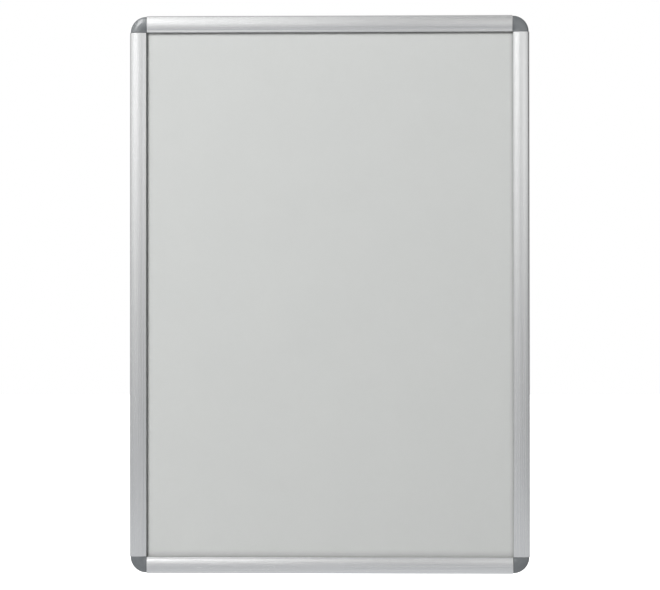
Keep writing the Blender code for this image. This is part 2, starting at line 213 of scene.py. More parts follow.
# Floor
floor_drop = 0.30
floor_half = 12.0
floor_cells = 8
floor_colour = (0.70, 0.70, 0.70)
floor_bounce = (0.30, 0.30, 0.30)       # its colour as the frame is lit by it
floor_lift = 0.58           # glow that the eye sees under the frame, over the floor's own light
floor_lift_near = 0.6       # where the glow starts to grow, and where it is full
floor_lift_far = 3.0
floor_mirrored_tint = (0.965, 0.978, 1.0)
floor_mirrored_reach = 5.0
FLOOR_MIRRORED = [(0.3, 0.97), (1.4, 0.68), (2.3, 1.10), (2.9, 1.15), (3.5, 0.61)]

for old in list(bpy.data.objects):
    bpy.data.objects.remove(old, do_unlink=True)

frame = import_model()
cad_low, cad_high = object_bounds()
nodes = frame["nodes"]
frame_depth = cad_high.y - cad_low.y
dome_centre_height = frame_depth - dome_radius
land_start = rail_width - lip_radius - land_width
land_angle = math.degrees(math.acos((land_start - crest_inset) / dome_radius))
land_height = dome_centre_height + dome_radius * math.sin(math.radians(land_angle))
outer_width = cad_high.x - cad_low.x
outer_height = cad_high.z - cad_low.z
middle = Vector((0.0, 0.0, (cad_low.z + cad_high.z) / 2))

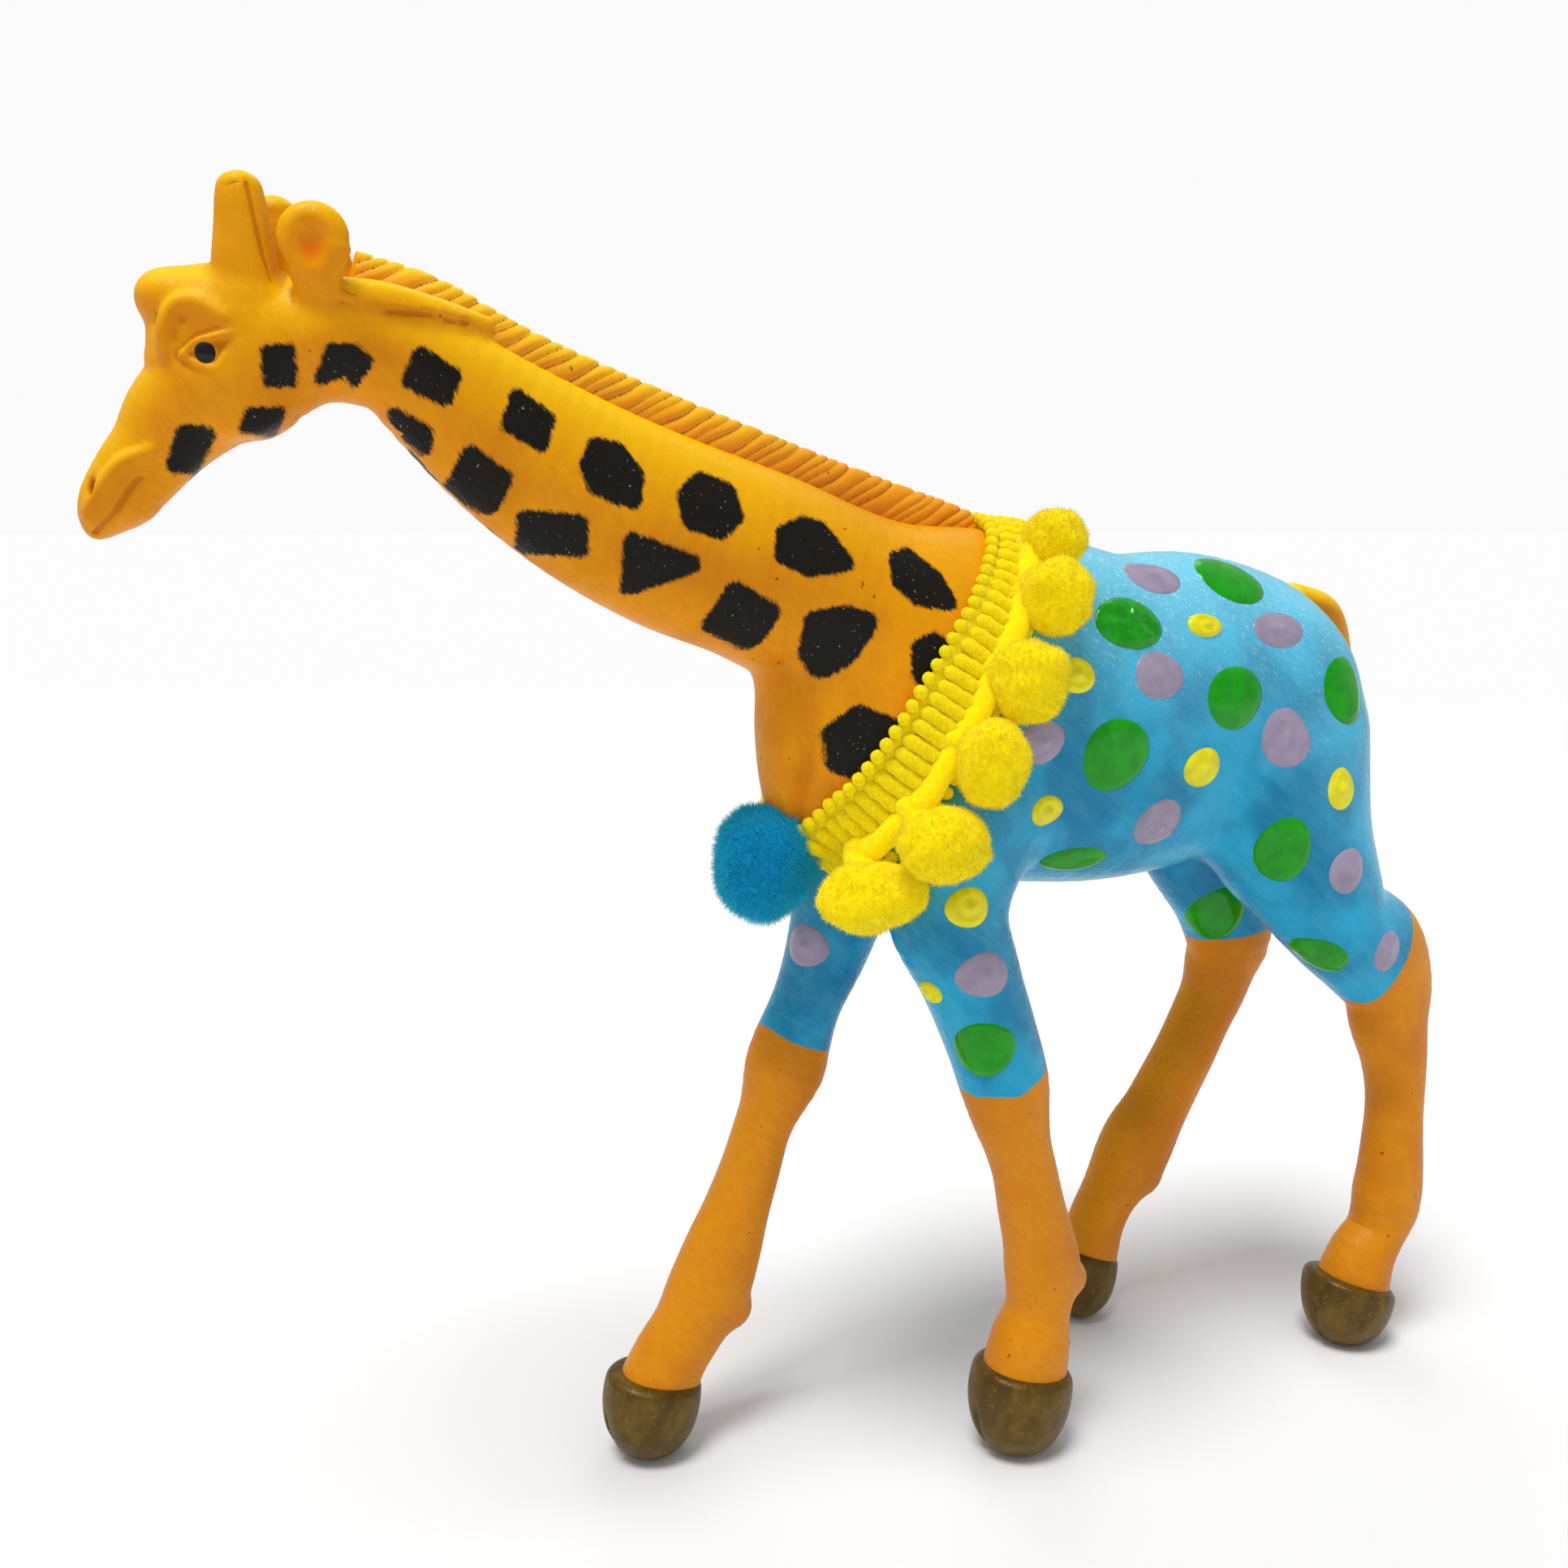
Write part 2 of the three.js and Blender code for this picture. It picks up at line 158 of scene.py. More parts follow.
class Field:
    """Signed distances to the sculpt on a regular grid: negative inside, in millimetres."""

    FAR = 50.0

    def __init__(self, low, high, step):
        self.low = np.array(low, float)
        self.step = step
        self.count = np.ceil((np.array(high) - self.low) / step).astype(int) + 1
        self.values = np.full(self.count, self.FAR, np.float32)

    def like(self, values):
        """Other values on the same grid."""
        other = copy.copy(self)
        other.values = values
        return other

    def places(self, first, last):
        """The x, y and z of the grid's points from one index corner up to another."""
        axes = [
            (self.low[k] + self.step * np.arange(first[k], last[k])).astype(np.float32)
            for k in range(3)
        ]
        return np.meshgrid(*axes, indexing="ij", sparse=True)

    def window(self, low, high):
        """The block of the grid between two corners, with the places of its points; it may be empty."""
        first = np.maximum(np.floor((np.array(low) - self.low) / self.step).astype(int), 0)
        last = np.minimum(np.ceil((np.array(high) - self.low) / self.step).astype(int) + 1, self.count)
        last = np.maximum(last, first)
        return tuple(slice(int(a), int(b)) for a, b in zip(first, last)), self.places(first, last)

    def merge(self, block, distance, soft):
        here = self.values[block]
        if soft <= 0:
            np.minimum(here, distance, out=here)
            return
        blend = np.maximum(soft - np.abs(here - distance), 0) / soft
        self.values[block] = np.minimum(here, distance) - blend * blend * soft * 0.25

    def carve(self, block, distance, soft):
        here = self.values[block]
        blend = np.maximum(soft - np.abs(here + distance), 0) / soft
        self.values[block] = np.maximum(here, -distance) + blend * blend * soft * 0.25

    def sample(self, points):
        """Trilinear reading at any places."""
        place = (np.asarray(points) - self.low) / self.step
        base = np.clip(np.floor(place).astype(int), 0, self.count - 2)
        part = np.clip(place - base, 0, 1)
        total = np.zeros(len(place))
        for corner in range(8):
            pick = np.array([(corner >> k) & 1 for k in range(3)])
            weight = np.prod(np.where(pick, part, 1 - part), axis=1)
            index = base + pick
            total += weight * self.values[index[:, 0], index[:, 1], index[:, 2]]
        return total


def smooth_path(rows, step):
    """A Catmull-Rom curve through rows of any width, in steps of about one length."""
    points = np.array(rows, float)
    padded = np.vstack([2 * points[0] - points[1], points, 2 * points[-1] - points[-2]])
    path = []
    for i in range(len(points) - 1):
        a, b, c, d = padded[i:i + 4]
        pieces = max(1, math.ceil(np.linalg.norm(c[:3] - b[:3]) / step))
        for j in range(pieces):
            t = j / pieces
            path.append(
                b + 0.5 * t * (c - a + t * (2 * a - 5 * b + 4 * c - d + t * (3 * (b - c) + d - a)))
            )
    path.append(points[-1])
    return np.array(path)


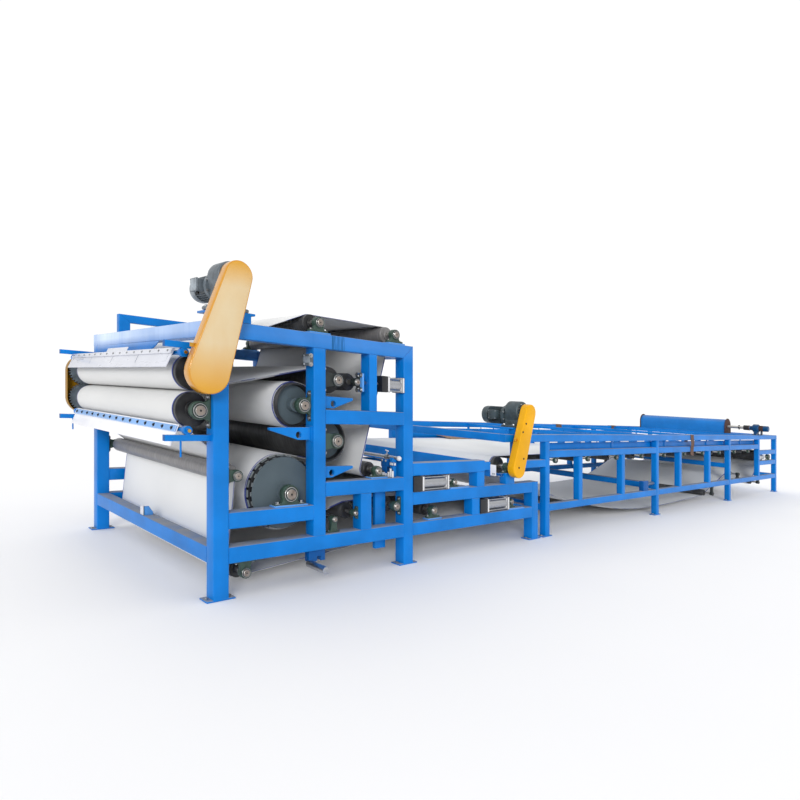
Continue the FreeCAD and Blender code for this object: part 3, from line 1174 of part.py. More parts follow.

## Task goal
Taking the lines above, repeat exactly those from the line that contains "Write part 2" through the line that contains "self.values[block] = np.minimum(here, distance)", and both of those lines as well. Include nothing else.

## Task response
Write part 2 of the three.js and Blender code for this picture. It picks up at line 158 of scene.py. More parts follow.
class Field:
    """Signed distances to the sculpt on a regular grid: negative inside, in millimetres."""

    FAR = 50.0

    def __init__(self, low, high, step):
        self.low = np.array(low, float)
        self.step = step
        self.count = np.ceil((np.array(high) - self.low) / step).astype(int) + 1
        self.values = np.full(self.count, self.FAR, np.float32)

    def like(self, values):
        """Other values on the same grid."""
        other = copy.copy(self)
        other.values = values
        return other

    def places(self, first, last):
        """The x, y and z of the grid's points from one index corner up to another."""
        axes = [
            (self.low[k] + self.step * np.arange(first[k], last[k])).astype(np.float32)
            for k in range(3)
        ]
        return np.meshgrid(*axes, indexing="ij", sparse=True)

    def window(self, low, high):
        """The block of the grid between two corners, with the places of its points; it may be empty."""
        first = np.maximum(np.floor((np.array(low) - self.low) / self.step).astype(int), 0)
        last = np.minimum(np.ceil((np.array(high) - self.low) / self.step).astype(int) + 1, self.count)
        last = np.maximum(last, first)
        return tuple(slice(int(a), int(b)) for a, b in zip(first, last)), self.places(first, last)

    def merge(self, block, distance, soft):
        here = self.values[block]
        if soft <= 0:
            np.minimum(here, distance, out=here)
            return
        blend = np.maximum(soft - np.abs(here - distance), 0) / soft
        self.values[block] = np.minimum(here, distance) - blend * blend * soft * 0.25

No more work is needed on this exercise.